The third project will focus on the intellectual changes going on within the sphere of early modern higher education and highlight the specific role the university teachers played concerning the transition from the medieval to the modern university. To that end, a genre will take centre stage which was mastered in the academic context exclusively, but has received only scant attention in modern research: the inaugural oration given by a professor in order to be officially admitted to his office. Inaugural orations have been delivered since the Middle Ages and have by the majority even been made accessible in print. In their programmatic form and with their exclusive sophisticated primary audience on the one hand (i.e. the university and faculty dignitaries and other professors), and their broader secondary audience on the other (i.e. by means of publication), they serve an intriguing purpose. They provide us with different significant perspectives on how representatives of the learned culture of early modern Europe, as well as universities of bearers of European culture in general were embedded into political, confessional, scientific and related affairs, as they reflected upon and responded to various trends and developments of the Early Modern Period, such as Humanism, the Reformation, the Scientific Revolution, the Enlightenment or nationalism.

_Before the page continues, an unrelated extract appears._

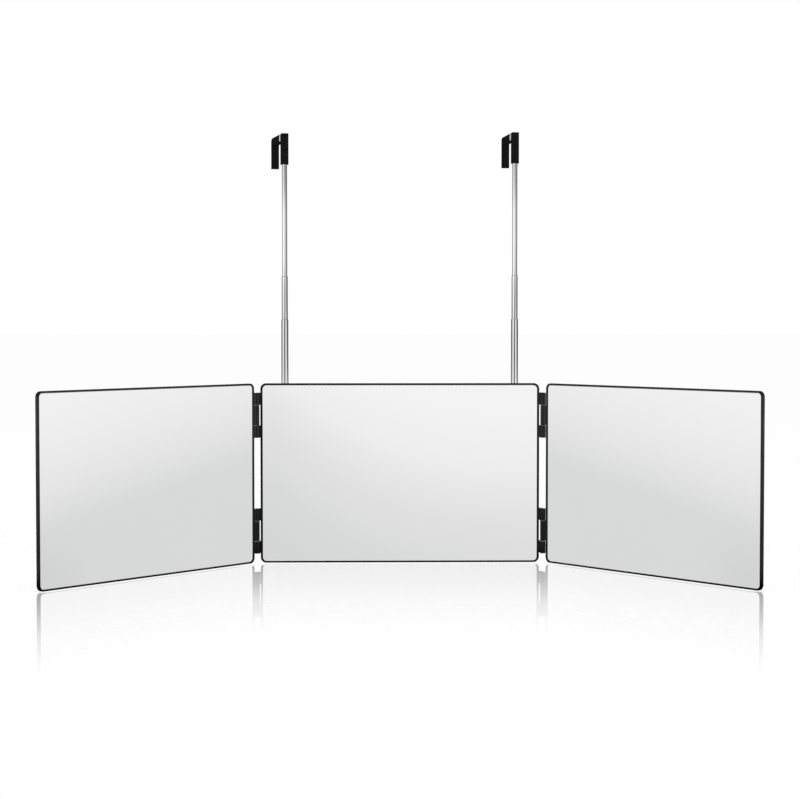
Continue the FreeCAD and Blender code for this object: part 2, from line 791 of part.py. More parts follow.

The project will therefore set out to show, in which way and to what degree inaugural orations actually integrated in and interacted with the educational life in the Early Modern Period. Furthermore, it will explore the measures with which the orators reached out to discuss, transmit, popularise or cultivate contemporary political, religious, and scientific issues. The scope chosen for that topic will be the German-speaking world from approximately 1650 to 1800, thus encompassing the curriculum changes after the Thirty Years’ War, the confessional developments of the 1700s and 1800s, the political circumstances slowly leading up to the end of the German Empire and the events surrounding the Scientific Revolution.